SANTA FE, N.M. — Santa Fe is not lacking in cultural celebrations. Resident Madeleine Wright calls the city a “global hub” for festivals like Spanish and Indian Markets.
Now, Wright wants to add an event to represent and celebrate African-American culture. She’s organized Santa Fe’s inaugural Soul Festival this weekend at First Presbyterian Church.
“We’re really optimistic about making this another major event in Santa Fe,” said Wright, a retired psychology professor who started the African Dance Society while teaching at Houston Community College.
She acknowledged the African-American population in Santa Fe is small, but said that “people come here from all over the world” who could enjoy the performances and educational experiences that the Soul Festival will offer.
Wright and her new board of directors have laid out a three-year plan to build the festival.
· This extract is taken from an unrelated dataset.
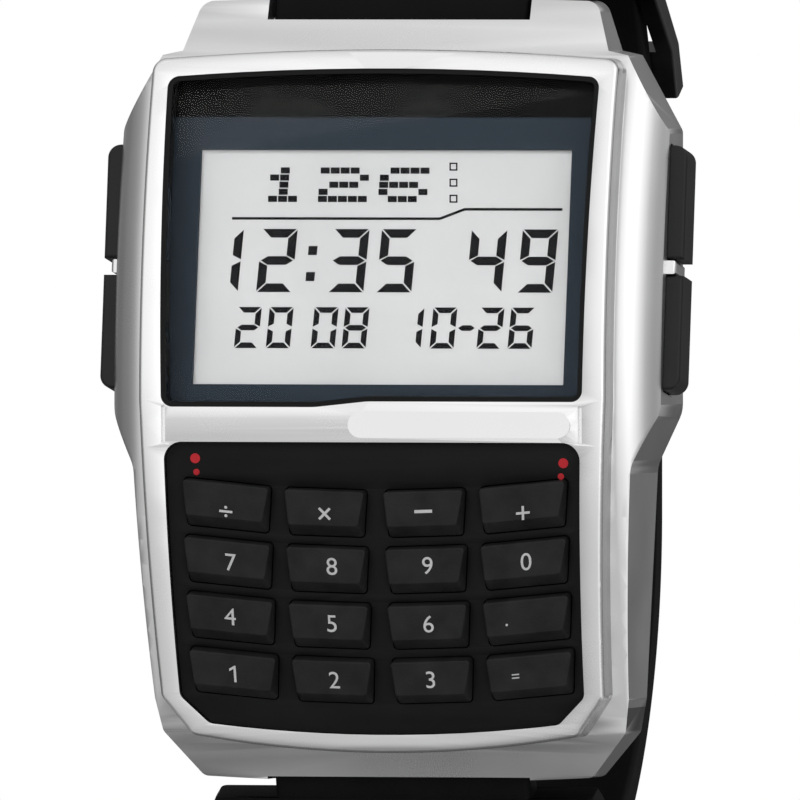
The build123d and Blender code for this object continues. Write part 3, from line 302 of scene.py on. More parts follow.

They hope that next year’s event will have art exhibitions, African-American dance classes and performances, and vendors on the Plaza. In year three, the plan calls for expanding to include outdoor films, art markets and more guest speakers.
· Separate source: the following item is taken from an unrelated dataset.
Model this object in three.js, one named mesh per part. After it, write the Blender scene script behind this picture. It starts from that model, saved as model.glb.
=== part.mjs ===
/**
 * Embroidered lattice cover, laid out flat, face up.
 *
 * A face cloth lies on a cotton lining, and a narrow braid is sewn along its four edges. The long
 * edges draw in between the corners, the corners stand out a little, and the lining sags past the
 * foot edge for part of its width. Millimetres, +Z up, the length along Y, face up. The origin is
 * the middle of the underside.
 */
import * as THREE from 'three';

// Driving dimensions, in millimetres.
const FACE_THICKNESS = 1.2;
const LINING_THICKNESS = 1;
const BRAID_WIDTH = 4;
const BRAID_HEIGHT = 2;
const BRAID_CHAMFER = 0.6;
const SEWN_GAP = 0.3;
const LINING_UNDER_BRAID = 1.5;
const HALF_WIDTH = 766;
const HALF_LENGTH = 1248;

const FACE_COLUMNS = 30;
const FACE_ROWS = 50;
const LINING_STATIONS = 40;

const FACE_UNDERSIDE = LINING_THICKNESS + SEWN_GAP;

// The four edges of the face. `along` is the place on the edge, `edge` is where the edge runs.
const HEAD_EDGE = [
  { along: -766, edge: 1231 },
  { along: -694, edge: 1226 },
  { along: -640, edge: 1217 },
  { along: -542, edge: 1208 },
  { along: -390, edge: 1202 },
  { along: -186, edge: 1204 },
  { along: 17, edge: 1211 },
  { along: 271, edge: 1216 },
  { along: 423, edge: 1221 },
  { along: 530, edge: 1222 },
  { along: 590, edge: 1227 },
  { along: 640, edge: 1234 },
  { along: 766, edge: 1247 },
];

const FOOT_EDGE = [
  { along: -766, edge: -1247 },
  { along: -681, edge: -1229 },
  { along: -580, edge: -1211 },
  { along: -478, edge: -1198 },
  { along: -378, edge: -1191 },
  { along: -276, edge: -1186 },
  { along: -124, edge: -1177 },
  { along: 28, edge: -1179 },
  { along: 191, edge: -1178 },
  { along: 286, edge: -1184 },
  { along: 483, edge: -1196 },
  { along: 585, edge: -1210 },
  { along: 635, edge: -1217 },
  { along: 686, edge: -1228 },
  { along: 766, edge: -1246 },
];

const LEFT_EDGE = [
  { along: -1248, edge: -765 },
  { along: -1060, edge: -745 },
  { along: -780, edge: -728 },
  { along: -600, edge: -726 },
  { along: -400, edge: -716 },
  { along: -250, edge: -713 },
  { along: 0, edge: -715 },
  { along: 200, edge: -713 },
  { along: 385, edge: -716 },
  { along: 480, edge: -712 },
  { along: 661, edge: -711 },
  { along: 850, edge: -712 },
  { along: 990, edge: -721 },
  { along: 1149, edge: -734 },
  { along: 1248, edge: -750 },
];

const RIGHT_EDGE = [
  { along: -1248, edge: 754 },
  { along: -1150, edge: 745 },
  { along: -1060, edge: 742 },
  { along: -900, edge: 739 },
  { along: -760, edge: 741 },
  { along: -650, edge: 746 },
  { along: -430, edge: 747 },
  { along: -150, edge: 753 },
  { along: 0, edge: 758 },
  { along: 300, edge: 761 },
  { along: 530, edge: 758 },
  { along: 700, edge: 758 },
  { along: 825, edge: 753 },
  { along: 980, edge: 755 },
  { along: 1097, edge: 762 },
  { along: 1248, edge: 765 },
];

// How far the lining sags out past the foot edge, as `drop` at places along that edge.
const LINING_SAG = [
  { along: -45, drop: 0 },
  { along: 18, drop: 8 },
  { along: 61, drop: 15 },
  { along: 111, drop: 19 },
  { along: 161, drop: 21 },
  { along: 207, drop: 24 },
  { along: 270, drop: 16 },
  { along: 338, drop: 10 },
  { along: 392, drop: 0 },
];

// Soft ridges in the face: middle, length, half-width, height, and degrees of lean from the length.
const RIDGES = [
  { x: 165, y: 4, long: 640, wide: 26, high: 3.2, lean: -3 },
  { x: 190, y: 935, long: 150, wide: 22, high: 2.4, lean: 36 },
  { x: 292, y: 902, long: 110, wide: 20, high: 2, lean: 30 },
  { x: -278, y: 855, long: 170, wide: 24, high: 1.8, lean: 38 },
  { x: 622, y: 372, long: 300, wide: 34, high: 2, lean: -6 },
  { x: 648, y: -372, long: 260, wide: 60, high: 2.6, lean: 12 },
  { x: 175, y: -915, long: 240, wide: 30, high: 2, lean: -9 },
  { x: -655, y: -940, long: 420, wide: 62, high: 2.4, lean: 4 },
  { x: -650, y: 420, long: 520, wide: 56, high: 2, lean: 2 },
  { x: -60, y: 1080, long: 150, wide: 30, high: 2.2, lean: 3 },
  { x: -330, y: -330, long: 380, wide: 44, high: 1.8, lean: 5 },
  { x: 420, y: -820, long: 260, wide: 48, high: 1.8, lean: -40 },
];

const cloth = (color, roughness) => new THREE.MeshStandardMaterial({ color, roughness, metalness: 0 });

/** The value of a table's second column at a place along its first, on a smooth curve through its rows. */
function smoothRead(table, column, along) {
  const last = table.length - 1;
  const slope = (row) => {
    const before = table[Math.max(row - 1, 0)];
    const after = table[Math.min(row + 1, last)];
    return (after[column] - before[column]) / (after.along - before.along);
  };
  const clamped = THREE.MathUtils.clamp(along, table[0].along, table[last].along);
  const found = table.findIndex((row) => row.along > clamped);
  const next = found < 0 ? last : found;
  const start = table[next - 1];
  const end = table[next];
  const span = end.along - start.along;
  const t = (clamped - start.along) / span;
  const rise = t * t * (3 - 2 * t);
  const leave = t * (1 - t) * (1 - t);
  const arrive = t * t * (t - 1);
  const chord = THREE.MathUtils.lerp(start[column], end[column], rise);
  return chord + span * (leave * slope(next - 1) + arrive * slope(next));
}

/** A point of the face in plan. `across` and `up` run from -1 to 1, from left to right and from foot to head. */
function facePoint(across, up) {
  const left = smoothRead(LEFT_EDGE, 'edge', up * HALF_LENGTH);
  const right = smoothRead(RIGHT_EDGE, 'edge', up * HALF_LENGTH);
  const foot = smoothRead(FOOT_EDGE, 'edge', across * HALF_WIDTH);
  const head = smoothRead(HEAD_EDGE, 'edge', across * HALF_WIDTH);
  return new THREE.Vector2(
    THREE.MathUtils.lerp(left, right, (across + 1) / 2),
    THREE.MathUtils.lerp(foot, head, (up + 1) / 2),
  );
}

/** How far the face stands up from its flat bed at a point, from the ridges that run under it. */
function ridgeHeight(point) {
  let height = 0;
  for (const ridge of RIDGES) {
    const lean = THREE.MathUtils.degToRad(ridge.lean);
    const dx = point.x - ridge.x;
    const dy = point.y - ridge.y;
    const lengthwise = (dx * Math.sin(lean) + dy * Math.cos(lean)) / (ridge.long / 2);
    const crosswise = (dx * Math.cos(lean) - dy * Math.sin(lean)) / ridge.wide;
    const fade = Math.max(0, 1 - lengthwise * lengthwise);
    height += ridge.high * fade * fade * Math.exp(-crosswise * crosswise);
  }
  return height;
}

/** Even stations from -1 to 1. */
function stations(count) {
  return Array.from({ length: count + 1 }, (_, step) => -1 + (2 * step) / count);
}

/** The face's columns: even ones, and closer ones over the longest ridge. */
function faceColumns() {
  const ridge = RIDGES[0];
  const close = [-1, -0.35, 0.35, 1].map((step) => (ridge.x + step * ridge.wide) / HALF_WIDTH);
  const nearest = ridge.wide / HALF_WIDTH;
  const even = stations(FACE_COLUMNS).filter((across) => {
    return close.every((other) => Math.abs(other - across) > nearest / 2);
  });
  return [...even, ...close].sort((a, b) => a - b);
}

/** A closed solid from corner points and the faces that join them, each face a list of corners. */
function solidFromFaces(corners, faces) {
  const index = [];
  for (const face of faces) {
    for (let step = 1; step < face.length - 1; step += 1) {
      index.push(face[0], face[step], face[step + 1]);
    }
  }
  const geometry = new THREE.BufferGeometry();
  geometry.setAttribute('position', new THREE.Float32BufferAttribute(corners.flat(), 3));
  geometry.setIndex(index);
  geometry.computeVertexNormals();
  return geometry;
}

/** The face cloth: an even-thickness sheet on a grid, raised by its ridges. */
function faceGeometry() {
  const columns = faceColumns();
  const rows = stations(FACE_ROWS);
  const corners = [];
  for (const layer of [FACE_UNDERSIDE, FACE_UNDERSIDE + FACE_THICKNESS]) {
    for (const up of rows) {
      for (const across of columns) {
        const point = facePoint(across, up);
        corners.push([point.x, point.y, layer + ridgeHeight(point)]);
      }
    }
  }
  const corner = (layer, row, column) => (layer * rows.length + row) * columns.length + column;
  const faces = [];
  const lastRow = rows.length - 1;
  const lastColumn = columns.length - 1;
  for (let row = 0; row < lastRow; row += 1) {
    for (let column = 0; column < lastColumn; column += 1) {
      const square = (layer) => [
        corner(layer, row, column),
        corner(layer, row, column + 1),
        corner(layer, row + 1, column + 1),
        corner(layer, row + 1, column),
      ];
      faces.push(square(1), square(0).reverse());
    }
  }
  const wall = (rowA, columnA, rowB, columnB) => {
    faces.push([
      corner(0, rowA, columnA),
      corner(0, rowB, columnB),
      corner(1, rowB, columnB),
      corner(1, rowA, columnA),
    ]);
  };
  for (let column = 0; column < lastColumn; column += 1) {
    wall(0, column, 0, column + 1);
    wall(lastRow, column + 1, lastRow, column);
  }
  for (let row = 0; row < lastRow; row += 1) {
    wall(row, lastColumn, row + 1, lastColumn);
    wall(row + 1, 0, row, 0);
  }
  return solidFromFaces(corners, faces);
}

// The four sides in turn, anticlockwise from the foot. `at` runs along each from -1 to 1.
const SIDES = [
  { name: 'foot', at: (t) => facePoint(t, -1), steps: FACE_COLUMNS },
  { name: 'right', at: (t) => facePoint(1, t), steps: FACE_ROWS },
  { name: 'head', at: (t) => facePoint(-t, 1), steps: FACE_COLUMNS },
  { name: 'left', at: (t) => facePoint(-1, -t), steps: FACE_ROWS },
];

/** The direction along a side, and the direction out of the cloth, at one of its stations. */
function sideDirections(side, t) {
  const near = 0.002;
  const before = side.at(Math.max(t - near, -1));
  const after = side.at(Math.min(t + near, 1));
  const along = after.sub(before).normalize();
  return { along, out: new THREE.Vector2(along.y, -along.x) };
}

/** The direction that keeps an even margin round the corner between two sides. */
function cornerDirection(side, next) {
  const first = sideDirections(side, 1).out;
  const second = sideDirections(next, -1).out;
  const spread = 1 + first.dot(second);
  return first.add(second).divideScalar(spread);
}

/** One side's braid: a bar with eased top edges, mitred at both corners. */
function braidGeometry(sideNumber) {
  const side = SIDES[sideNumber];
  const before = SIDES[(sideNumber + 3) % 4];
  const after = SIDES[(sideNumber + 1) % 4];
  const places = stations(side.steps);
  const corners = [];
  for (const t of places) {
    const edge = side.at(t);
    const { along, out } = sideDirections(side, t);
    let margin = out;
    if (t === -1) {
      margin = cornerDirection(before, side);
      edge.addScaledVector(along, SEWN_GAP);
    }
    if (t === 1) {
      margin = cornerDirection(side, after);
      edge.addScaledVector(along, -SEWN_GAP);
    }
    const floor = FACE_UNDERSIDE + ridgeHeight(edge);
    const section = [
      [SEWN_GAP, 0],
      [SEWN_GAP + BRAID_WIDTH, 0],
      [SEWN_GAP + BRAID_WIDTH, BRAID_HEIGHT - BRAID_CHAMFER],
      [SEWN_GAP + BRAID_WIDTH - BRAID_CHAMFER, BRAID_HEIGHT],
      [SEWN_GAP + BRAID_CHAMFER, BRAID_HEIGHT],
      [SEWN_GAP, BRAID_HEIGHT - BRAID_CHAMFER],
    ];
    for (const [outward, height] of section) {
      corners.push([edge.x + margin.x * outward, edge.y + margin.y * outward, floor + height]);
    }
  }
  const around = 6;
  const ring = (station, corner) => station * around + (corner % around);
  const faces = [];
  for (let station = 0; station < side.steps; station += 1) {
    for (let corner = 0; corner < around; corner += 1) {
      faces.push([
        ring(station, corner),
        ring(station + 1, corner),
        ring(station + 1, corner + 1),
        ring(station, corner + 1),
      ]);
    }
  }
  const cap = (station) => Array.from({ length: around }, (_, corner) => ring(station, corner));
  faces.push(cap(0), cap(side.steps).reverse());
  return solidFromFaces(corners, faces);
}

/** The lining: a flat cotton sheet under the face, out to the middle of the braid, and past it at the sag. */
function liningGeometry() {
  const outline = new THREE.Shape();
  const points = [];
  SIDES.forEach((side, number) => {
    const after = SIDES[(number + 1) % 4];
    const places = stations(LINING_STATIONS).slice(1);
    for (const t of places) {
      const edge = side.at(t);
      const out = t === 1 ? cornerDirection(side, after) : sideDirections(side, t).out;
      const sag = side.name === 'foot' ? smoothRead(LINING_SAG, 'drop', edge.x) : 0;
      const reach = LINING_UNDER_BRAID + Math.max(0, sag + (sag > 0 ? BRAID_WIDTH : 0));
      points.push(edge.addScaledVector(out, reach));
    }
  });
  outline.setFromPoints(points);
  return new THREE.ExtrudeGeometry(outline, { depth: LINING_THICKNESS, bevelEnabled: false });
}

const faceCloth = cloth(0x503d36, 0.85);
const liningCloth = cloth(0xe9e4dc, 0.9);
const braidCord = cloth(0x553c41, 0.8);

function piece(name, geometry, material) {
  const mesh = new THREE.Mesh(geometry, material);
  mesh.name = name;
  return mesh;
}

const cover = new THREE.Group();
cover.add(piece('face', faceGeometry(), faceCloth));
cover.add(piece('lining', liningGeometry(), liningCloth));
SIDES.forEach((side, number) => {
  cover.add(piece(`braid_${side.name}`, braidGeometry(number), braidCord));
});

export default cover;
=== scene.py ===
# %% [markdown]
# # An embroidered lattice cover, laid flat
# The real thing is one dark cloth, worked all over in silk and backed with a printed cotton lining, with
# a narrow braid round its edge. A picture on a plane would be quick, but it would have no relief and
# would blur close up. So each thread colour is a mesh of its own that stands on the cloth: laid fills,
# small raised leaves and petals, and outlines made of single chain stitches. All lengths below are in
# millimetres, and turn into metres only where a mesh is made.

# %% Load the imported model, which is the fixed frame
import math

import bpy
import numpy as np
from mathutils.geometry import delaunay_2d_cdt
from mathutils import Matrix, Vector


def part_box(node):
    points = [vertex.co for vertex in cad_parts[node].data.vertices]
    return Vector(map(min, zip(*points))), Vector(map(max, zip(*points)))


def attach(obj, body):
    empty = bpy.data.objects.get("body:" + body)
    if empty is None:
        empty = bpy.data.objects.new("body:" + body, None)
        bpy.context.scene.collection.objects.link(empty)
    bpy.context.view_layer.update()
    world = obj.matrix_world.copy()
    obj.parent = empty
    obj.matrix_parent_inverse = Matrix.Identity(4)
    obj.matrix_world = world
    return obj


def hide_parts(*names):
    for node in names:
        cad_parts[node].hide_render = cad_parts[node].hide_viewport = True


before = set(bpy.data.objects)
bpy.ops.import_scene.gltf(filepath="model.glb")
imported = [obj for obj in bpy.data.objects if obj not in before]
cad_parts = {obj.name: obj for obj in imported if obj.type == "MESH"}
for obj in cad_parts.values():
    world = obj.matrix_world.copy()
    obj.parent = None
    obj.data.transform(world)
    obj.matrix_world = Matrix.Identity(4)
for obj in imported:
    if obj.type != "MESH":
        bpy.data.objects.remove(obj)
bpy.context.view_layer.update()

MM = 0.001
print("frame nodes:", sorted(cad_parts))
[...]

For its inaugural year, the festival will feature a gospel concert preceded by a free lecture about African influences in the black church.
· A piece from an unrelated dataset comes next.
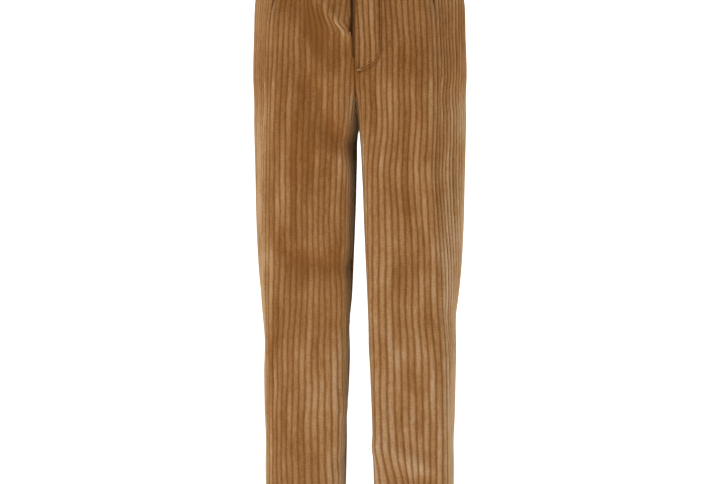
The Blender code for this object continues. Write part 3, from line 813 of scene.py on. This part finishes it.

“Since the black church is such a cornerstone of African-American culture, we thought starting our inaugural year in the church would be a great way to perpetuate the cultural legacy,” said Wright. She tapped Shani Sterling, a dance professor at Houston Community College, and percussionist Ikechi Ojore, a Houston native, to speak to guests about dance and music in the black church and its roots.
Wright said she wants the lecture to be a “felt experience” for those who come – there will be room for people to get up and move as they learn about “praise dancing.”
“Another difference between American culture and African-American culture, and certainly African culture is everybody dances,” she said. “It’s not a performance, the way you do the dance is just fine because the dance, the music, the song all goes together to create the catharsis we need to reduce stress.”
The main event for the first Soul Festival is a gospel concert by Albuquerque’s God’s House Church Choir. Santa Fe Opera tenor Elliott Paige will also take the stage and sing.
Demetris Terrell Cleveland, God’s House Church choir director, described the 30-person group’s repertoire as “gospel with a twist,” incorporating both contemporary and classic songs. Older songs like “My Hope is Built” and “Jesus is His Name” are on the list alongside others like Kirk Franklin’s “Always.”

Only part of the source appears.